# Remove honey glaze from chicken?



## ADecker (Nov 9, 2014)

I'm not sure there is an appropriate forum for this question, but it's about a piece of chicken, so here we are.

Mom gave me a chunk of Old Country Brand Maple Glazed Roasted Chicken Breast (Boneless Skinless), about half the size of a large cantaloupe, about 2 lbs. maybe. 
The problem is, I don't like sweet on my meat, so I'm wondering if there's a tried and true method for removing this icky maple sugar honey glaze from this otherwise, surely luscious chunk of chicken.

I thought about simmering it in water, briefly, then washing it off and do it again until I get it all off. Will that work?

Anybody know a better way?


----------



## Kayelle (Nov 9, 2014)

I can't imagine. It sounds delicious. Frankly, I think I would have told her to give it to someone who would enjoy it. 

Is it already cooked?
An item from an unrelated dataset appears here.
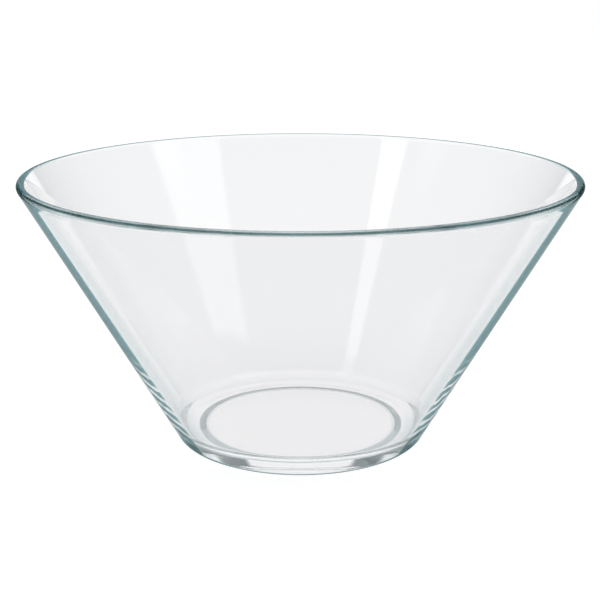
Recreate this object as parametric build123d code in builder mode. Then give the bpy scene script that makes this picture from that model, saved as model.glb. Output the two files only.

If so, you could slice it and trim the edges like you would bread crusts.


----------



## Dawgluver (Nov 9, 2014)

Agree with Kayelle.  I wouldn't simmer it, that would just disperse the sweetness, try wiping it off with paper towels, if that doesn't work, then rinsing it.  If that doesn't work, cut the "crust" off.


----------



## Kayelle (Nov 9, 2014)

PS, I hope you have a pet for those tasty trimmings.  Hows come we don't have a dog smiley?


----------



## Cheryl J (Nov 9, 2014)

I agree with Kay and Dawg.  There's not much else you can do but trim it off.  You may still get some of the flavoring, but you won't have the glaze that you find distasteful.  

That way you can spare Mom's feelings and tell her you ate it, without going into detail.


----------